What the task asks = Begin with the line that contains "switch_bezel();", end with the line that contains "bpy.context.scene.collection.objects.link(empty)", and extract exactly that stretch of lines.

Information provided =
++++++

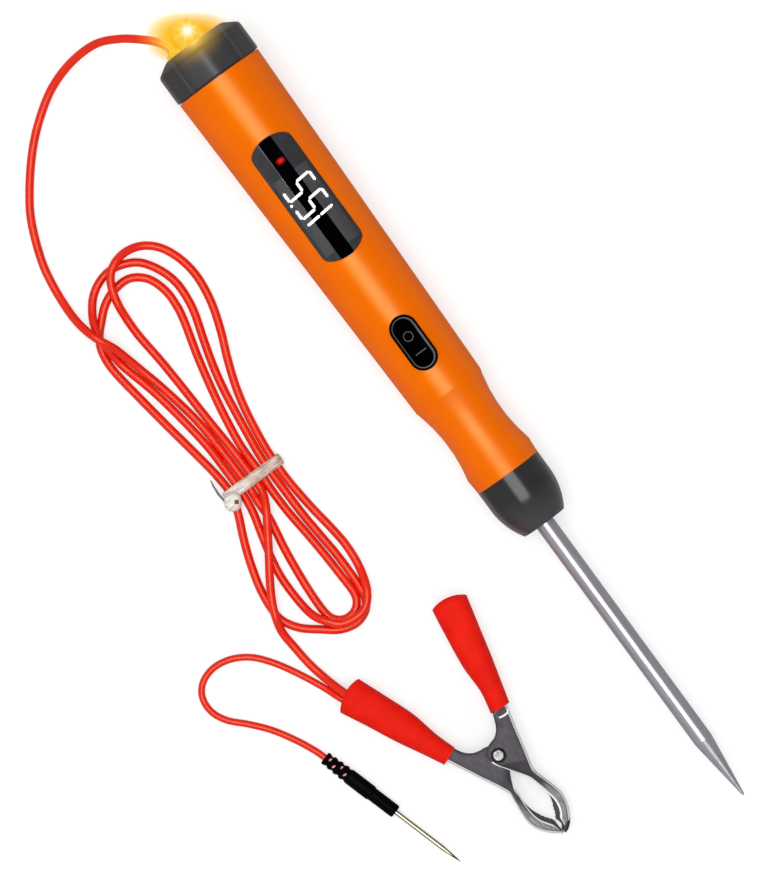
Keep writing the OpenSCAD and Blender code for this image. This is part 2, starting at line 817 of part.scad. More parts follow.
barrel();
end_cap();
lamp_lens();
lamp_led();
lamp_leads();
lead_grommet();
lead_tail();
display_window();
display_module();
indicator_led();
circuit_board();
controller_chip();
board_parts();
switch_bezel();
switch_rocker();
nose_collar();
probe_socket();
probe_wire();
probe();
lead_start();
lead_hank();
hank_tie();
lead_end();
clip_fixed_jaw();
clip_moving_jaw();
clip_pivot();
clip_spring();
clip_sleeve_fixed();
clip_sleeve_moving();
short_lead();
needle_boot();
needle();
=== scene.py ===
import json
import math

import bmesh
import bpy
from mathutils import Matrix, Vector


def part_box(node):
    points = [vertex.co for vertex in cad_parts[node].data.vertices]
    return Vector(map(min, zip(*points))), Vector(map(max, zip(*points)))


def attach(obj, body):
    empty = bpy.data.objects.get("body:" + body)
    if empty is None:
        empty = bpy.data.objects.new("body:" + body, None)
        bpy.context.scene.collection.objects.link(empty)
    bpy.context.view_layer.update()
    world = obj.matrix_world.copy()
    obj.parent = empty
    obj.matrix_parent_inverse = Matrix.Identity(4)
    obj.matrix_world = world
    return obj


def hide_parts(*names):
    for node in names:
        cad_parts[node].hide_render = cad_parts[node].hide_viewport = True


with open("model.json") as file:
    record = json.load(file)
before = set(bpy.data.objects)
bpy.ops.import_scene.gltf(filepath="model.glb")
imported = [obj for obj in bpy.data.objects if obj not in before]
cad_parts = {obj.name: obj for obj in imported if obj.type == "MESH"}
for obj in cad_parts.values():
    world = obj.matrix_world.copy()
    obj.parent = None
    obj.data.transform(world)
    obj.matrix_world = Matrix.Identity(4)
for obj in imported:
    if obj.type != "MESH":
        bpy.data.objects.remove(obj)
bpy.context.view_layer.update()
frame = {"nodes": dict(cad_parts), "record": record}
nodes = frame["nodes"]
scene = bpy.context.scene
mm = 0.001

# The tool lies nose down: its probe mount gives the axis, and the distance
# from the cap's end face to the mount gives the frame that the tool was drawn in
toolMount = next(m for m in frame["record"]["mounts"] if m["name"] == "probe")
toolAxis = Vector(toolMount["axis"])
capToMount = 155.05
toolFrame = (
    Matrix.Translation(Vector(toolMount["pos_m"]))
    @ Matrix.Rotation(math.atan2(-toolAxis.z, toolAxis.x), 4, "Y")
    @ Matrix.Translation((-capToMount * mm, 0, 0))
)


def turnedFrame(place, turn):  # the clip and the boot lie turned on the table
    return Matrix.Translation(Vector(place) * mm) @ Matrix.Rotation(turn, 4, "Z")


clipTurn, bootTurn = math.radians(6.8), math.radians(16.4)
clipFrame = turnedFrame((64.2, -37.2, 3.6), clipTurn)
bootFrame = turnedFrame((42.9, -67.5, 1.68), bootTurn)

print("frame loaded,", len(nodes), "nodes")


# Finishes: patterns repeat per millimetre, and depths and reaches are in millimetres

pattern = {
    "cloudEdge": (0.35, 0.7), "relief": 0.5, "plasticCloud": 0.12, "plasticSpread": 0.12,
    "plasticFine": 3.0, "vinylCloud": 0.25, "vinylPatch": 0.8, "vinylSpread": 0.15,
    "vinylFine": 1.6, "vinylDepth": 0.01, "lines": 1.0, "lineRough": 0.6, "lineEdge": (0.3, 0.7),
    "lineSpread": 0.2, "lineDepth": 0.004, "lineRelief": 0.35, "paleEdge": (0.35, 0.65),
    "paleShade": 0.6, "edgeWearAndHighlightStep": (0.02, 0.25), "polish": 0.2, "edgeSamples": 6, "softSamples": 4,
}


def operator(operation, reflected=False):  # between an output and what stands beside it
    def method(self, other):
        first, second = (other, self) if reflected else (self, other)
        return self.math(operation, first, second)
    return method


class Wire:  # a node's output, with arithmetic on it
    def __init__(self, finish, socket):
        self.finish = finish
        self.socket = socket

    def math(self, operation, first, second=0.0):
        return self.finish.node("ShaderNodeMath", {"operation": operation}, {0: first, 1: second})

    def made(self, operation):
        return self.finish.node("ShaderNodeMath", {"operation": operation}, {0: self})

    def __abs__(self):
        return self.made("ABSOLUTE")

    __add__ = __radd__ = operator("ADD")
    __mul__ = __rmul__ = operator("MULTIPLY")
    __sub__, __rsub__ = operator("SUBTRACT"), operator("SUBTRACT", True)
    __truediv__, __rtruediv__ = operator("DIVIDE"), operator("DIVIDE", True)
    __pow__, least, most = operator("POWER"), operator("MINIMUM"), operator("MAXIMUM")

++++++

Answer =
switch_bezel();
switch_rocker();
nose_collar();
probe_socket();
probe_wire();
probe();
lead_start();
lead_hank();
hank_tie();
lead_end();
clip_fixed_jaw();
clip_moving_jaw();
clip_pivot();
clip_spring();
clip_sleeve_fixed();
clip_sleeve_moving();
short_lead();
needle_boot();
needle();
=== scene.py ===
import json
import math

import bmesh
import bpy
from mathutils import Matrix, Vector


def part_box(node):
    points = [vertex.co for vertex in cad_parts[node].data.vertices]
    return Vector(map(min, zip(*points))), Vector(map(max, zip(*points)))


def attach(obj, body):
    empty = bpy.data.objects.get("body:" + body)
    if empty is None:
        empty = bpy.data.objects.new("body:" + body, None)
        bpy.context.scene.collection.objects.link(empty)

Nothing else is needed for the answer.